━━━━━ INFORMATION PROVIDED

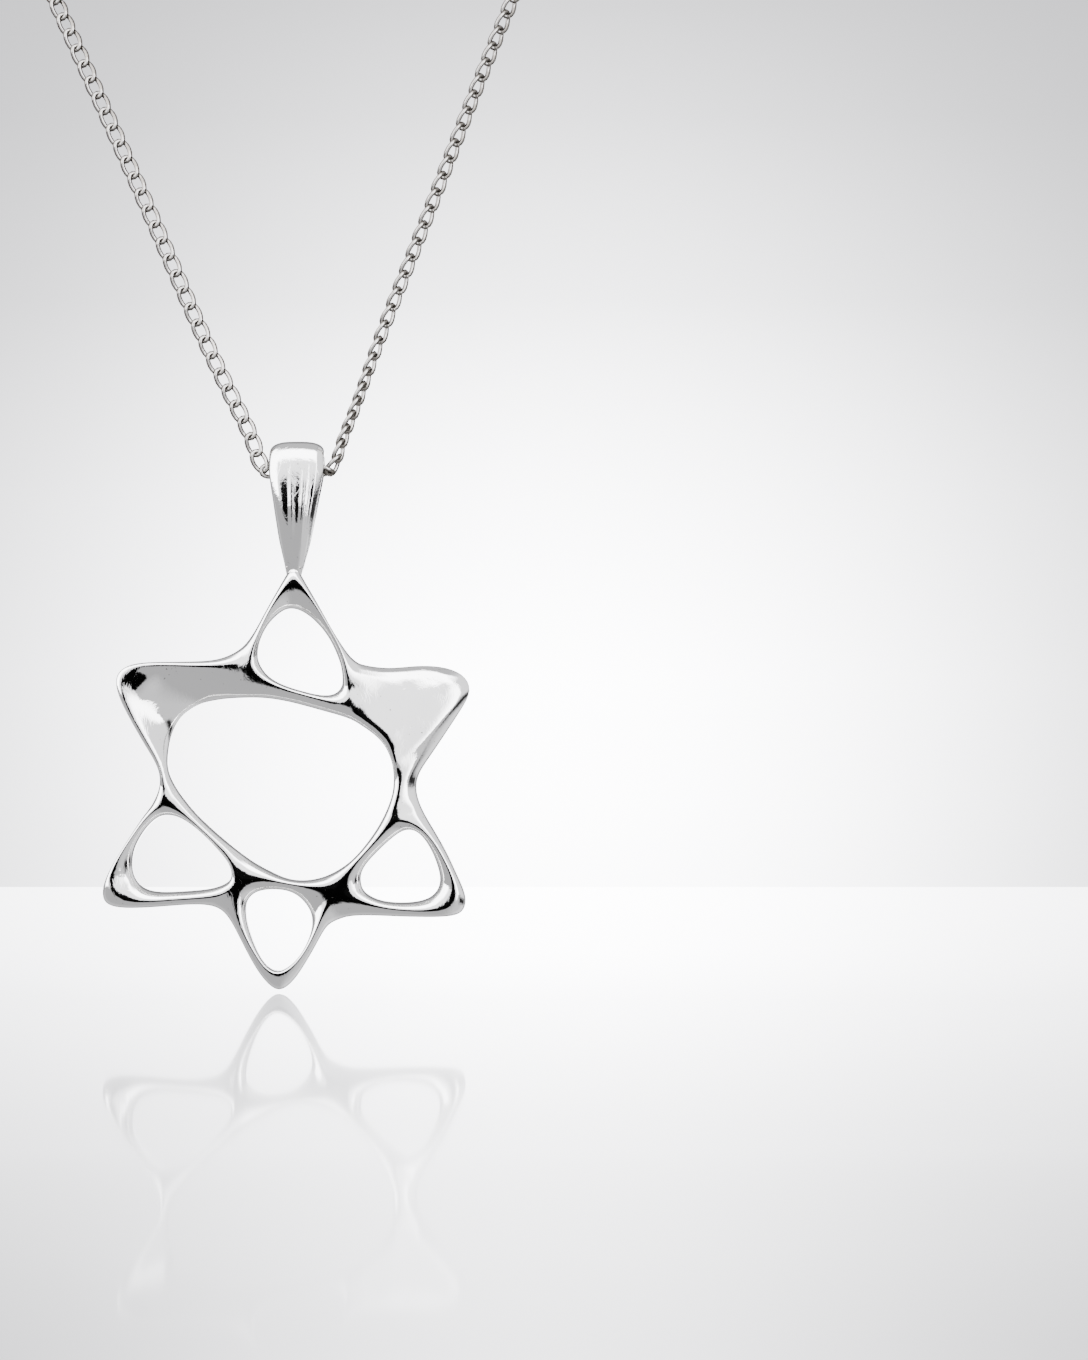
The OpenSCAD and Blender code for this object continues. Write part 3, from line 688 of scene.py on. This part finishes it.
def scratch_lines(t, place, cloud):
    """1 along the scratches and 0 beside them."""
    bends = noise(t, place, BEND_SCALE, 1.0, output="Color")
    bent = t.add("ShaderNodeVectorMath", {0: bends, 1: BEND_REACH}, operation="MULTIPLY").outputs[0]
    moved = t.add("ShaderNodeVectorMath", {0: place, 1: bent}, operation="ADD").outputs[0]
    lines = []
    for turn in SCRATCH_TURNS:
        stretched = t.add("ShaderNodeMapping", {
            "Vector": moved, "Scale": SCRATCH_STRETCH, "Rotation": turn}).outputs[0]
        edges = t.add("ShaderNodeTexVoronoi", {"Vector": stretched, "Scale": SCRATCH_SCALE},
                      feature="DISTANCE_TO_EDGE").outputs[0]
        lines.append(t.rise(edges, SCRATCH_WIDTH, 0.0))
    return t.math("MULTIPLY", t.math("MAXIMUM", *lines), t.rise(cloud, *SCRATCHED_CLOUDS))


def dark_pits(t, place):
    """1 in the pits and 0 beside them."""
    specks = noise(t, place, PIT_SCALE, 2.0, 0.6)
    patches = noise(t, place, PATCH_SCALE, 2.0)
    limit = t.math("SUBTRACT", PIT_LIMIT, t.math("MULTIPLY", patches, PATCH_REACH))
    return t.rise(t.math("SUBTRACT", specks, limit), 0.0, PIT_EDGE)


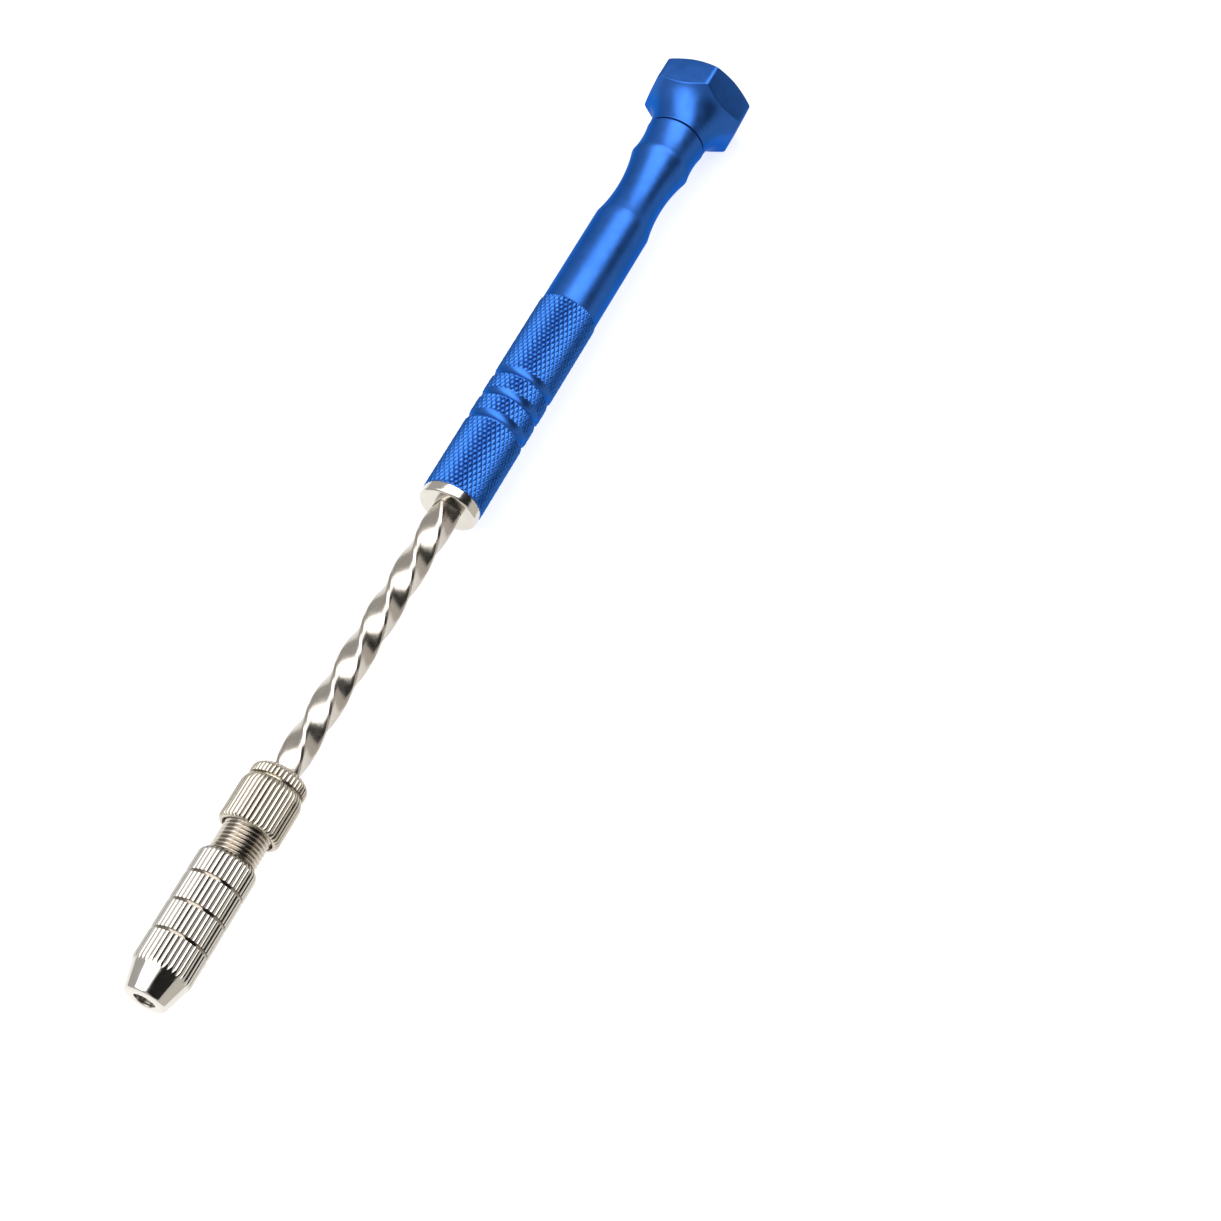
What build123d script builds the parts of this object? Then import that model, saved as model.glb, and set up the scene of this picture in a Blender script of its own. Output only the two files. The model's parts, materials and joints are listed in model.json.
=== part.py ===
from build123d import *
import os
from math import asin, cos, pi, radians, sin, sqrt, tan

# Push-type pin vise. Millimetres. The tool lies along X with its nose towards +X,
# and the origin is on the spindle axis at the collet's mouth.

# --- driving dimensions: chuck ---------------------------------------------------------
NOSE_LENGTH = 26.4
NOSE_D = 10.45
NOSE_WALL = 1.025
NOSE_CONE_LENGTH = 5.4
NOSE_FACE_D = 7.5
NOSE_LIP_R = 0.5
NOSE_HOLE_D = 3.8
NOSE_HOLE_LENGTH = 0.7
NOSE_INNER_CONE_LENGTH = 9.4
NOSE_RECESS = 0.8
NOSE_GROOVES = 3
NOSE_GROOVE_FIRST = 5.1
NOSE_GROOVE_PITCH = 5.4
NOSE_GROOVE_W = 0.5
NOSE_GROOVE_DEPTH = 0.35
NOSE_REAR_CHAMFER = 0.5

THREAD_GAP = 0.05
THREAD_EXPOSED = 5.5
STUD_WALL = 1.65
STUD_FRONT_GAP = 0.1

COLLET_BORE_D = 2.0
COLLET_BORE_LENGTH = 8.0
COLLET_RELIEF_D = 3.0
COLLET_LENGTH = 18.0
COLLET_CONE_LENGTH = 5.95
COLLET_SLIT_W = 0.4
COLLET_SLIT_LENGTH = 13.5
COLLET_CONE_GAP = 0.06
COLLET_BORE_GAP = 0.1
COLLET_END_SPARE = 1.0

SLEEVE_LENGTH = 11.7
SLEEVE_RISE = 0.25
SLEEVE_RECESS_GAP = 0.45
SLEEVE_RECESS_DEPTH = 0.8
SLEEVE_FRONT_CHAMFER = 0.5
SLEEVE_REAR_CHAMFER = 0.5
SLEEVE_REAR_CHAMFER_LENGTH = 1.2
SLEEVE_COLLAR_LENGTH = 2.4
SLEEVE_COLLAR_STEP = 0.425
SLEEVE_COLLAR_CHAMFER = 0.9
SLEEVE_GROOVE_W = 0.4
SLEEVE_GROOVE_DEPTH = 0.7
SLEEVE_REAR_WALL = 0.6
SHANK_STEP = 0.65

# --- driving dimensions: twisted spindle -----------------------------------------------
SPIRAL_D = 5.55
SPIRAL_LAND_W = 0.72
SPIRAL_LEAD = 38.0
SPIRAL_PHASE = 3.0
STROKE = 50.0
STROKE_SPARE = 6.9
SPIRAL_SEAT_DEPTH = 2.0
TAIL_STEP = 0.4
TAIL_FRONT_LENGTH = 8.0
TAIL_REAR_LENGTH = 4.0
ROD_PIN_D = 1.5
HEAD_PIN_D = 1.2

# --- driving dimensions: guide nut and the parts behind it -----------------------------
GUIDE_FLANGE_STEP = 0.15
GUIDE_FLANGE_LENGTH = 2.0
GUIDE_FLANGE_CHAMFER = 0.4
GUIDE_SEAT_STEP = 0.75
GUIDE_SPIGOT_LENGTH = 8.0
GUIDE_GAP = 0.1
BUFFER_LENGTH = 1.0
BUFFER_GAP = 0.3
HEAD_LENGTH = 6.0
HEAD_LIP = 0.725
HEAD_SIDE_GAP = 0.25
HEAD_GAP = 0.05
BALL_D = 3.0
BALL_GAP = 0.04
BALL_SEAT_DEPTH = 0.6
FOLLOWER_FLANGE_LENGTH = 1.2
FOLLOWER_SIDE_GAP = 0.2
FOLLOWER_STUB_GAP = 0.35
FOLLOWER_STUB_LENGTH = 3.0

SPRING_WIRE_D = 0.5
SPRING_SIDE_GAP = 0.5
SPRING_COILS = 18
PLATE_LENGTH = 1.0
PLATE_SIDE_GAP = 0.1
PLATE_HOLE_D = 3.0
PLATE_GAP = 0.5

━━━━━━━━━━

## WRITTEN INSTRUCTION
Return each line of the records above exactly as it reads.

## WRITTEN ANSWER
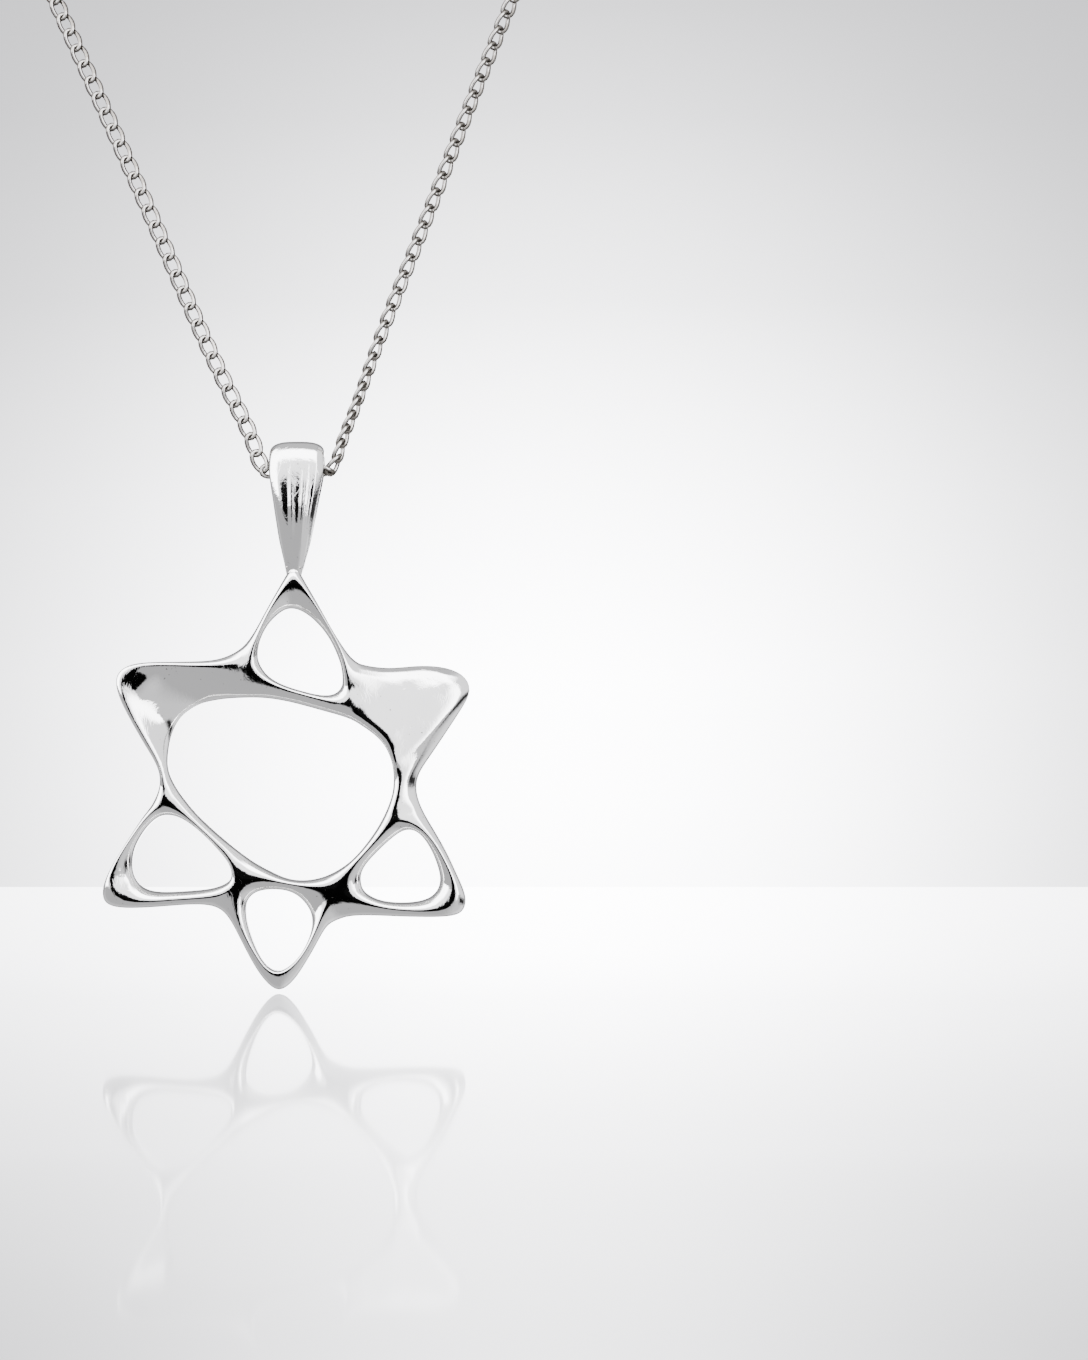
The OpenSCAD and Blender code for this object continues. Write part 3, from line 688 of scene.py on. This part finishes it.
def scratch_lines(t, place, cloud):
    """1 along the scratches and 0 beside them."""
    bends = noise(t, place, BEND_SCALE, 1.0, output="Color")
    bent = t.add("ShaderNodeVectorMath", {0: bends, 1: BEND_REACH}, operation="MULTIPLY").outputs[0]
    moved = t.add("ShaderNodeVectorMath", {0: place, 1: bent}, operation="ADD").outputs[0]
    lines = []
    for turn in SCRATCH_TURNS:
        stretched = t.add("ShaderNodeMapping", {
            "Vector": moved, "Scale": SCRATCH_STRETCH, "Rotation": turn}).outputs[0]
        edges = t.add("ShaderNodeTexVoronoi", {"Vector": stretched, "Scale": SCRATCH_SCALE},
                      feature="DISTANCE_TO_EDGE").outputs[0]
        lines.append(t.rise(edges, SCRATCH_WIDTH, 0.0))
    return t.math("MULTIPLY", t.math("MAXIMUM", *lines), t.rise(cloud, *SCRATCHED_CLOUDS))


def dark_pits(t, place):
    """1 in the pits and 0 beside them."""
    specks = noise(t, place, PIT_SCALE, 2.0, 0.6)
    patches = noise(t, place, PATCH_SCALE, 2.0)
    limit = t.math("SUBTRACT", PIT_LIMIT, t.math("MULTIPLY", patches, PATCH_REACH))
    return t.rise(t.math("SUBTRACT", specks, limit), 0.0, PIT_EDGE)


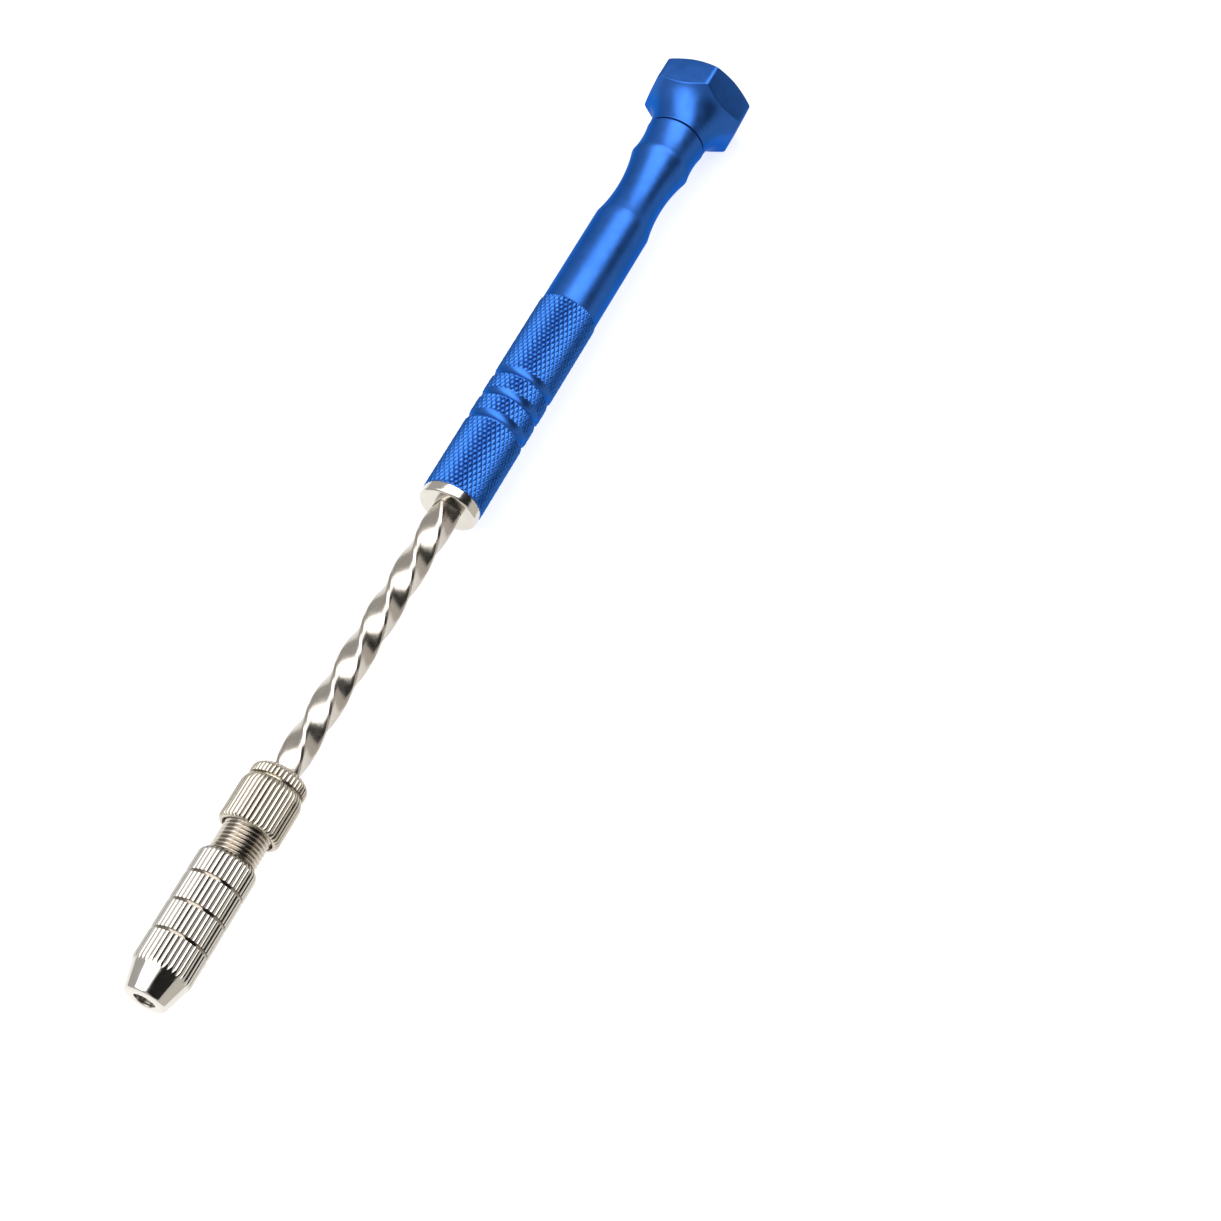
What build123d script builds the parts of this object? Then import that model, saved as model.glb, and set up the scene of this picture in a Blender script of its own. Output only the two files. The model's parts, materials and joints are listed in model.json.
=== part.py ===
from build123d import *
import os
from math import asin, cos, pi, radians, sin, sqrt, tan

# Push-type pin vise. Millimetres. The tool lies along X with its nose towards +X,
# and the origin is on the spindle axis at the collet's mouth.

# --- driving dimensions: chuck ---------------------------------------------------------
NOSE_LENGTH = 26.4
NOSE_D = 10.45
NOSE_WALL = 1.025
NOSE_CONE_LENGTH = 5.4
NOSE_FACE_D = 7.5
NOSE_LIP_R = 0.5
NOSE_HOLE_D = 3.8
NOSE_HOLE_LENGTH = 0.7
NOSE_INNER_CONE_LENGTH = 9.4
NOSE_RECESS = 0.8
NOSE_GROOVES = 3
NOSE_GROOVE_FIRST = 5.1
NOSE_GROOVE_PITCH = 5.4
NOSE_GROOVE_W = 0.5
NOSE_GROOVE_DEPTH = 0.35
NOSE_REAR_CHAMFER = 0.5

THREAD_GAP = 0.05
THREAD_EXPOSED = 5.5
STUD_WALL = 1.65
STUD_FRONT_GAP = 0.1

COLLET_BORE_D = 2.0
COLLET_BORE_LENGTH = 8.0
COLLET_RELIEF_D = 3.0
COLLET_LENGTH = 18.0
COLLET_CONE_LENGTH = 5.95
COLLET_SLIT_W = 0.4
COLLET_SLIT_LENGTH = 13.5
COLLET_CONE_GAP = 0.06
COLLET_BORE_GAP = 0.1
COLLET_END_SPARE = 1.0

SLEEVE_LENGTH = 11.7
SLEEVE_RISE = 0.25
SLEEVE_RECESS_GAP = 0.45
SLEEVE_RECESS_DEPTH = 0.8
SLEEVE_FRONT_CHAMFER = 0.5
SLEEVE_REAR_CHAMFER = 0.5
SLEEVE_REAR_CHAMFER_LENGTH = 1.2
SLEEVE_COLLAR_LENGTH = 2.4
SLEEVE_COLLAR_STEP = 0.425
SLEEVE_COLLAR_CHAMFER = 0.9
SLEEVE_GROOVE_W = 0.4
SLEEVE_GROOVE_DEPTH = 0.7
SLEEVE_REAR_WALL = 0.6
SHANK_STEP = 0.65

# --- driving dimensions: twisted spindle -----------------------------------------------
SPIRAL_D = 5.55
SPIRAL_LAND_W = 0.72
SPIRAL_LEAD = 38.0
SPIRAL_PHASE = 3.0
STROKE = 50.0
STROKE_SPARE = 6.9
SPIRAL_SEAT_DEPTH = 2.0
TAIL_STEP = 0.4
TAIL_FRONT_LENGTH = 8.0
TAIL_REAR_LENGTH = 4.0
ROD_PIN_D = 1.5
HEAD_PIN_D = 1.2

# --- driving dimensions: guide nut and the parts behind it -----------------------------
GUIDE_FLANGE_STEP = 0.15
GUIDE_FLANGE_LENGTH = 2.0
GUIDE_FLANGE_CHAMFER = 0.4
GUIDE_SEAT_STEP = 0.75
GUIDE_SPIGOT_LENGTH = 8.0
GUIDE_GAP = 0.1
BUFFER_LENGTH = 1.0
BUFFER_GAP = 0.3
HEAD_LENGTH = 6.0
HEAD_LIP = 0.725
HEAD_SIDE_GAP = 0.25
HEAD_GAP = 0.05
BALL_D = 3.0
BALL_GAP = 0.04
BALL_SEAT_DEPTH = 0.6
FOLLOWER_FLANGE_LENGTH = 1.2
FOLLOWER_SIDE_GAP = 0.2
FOLLOWER_STUB_GAP = 0.35
FOLLOWER_STUB_LENGTH = 3.0

SPRING_WIRE_D = 0.5
SPRING_SIDE_GAP = 0.5
SPRING_COILS = 18
PLATE_LENGTH = 1.0
PLATE_SIDE_GAP = 0.1
PLATE_HOLE_D = 3.0
PLATE_GAP = 0.5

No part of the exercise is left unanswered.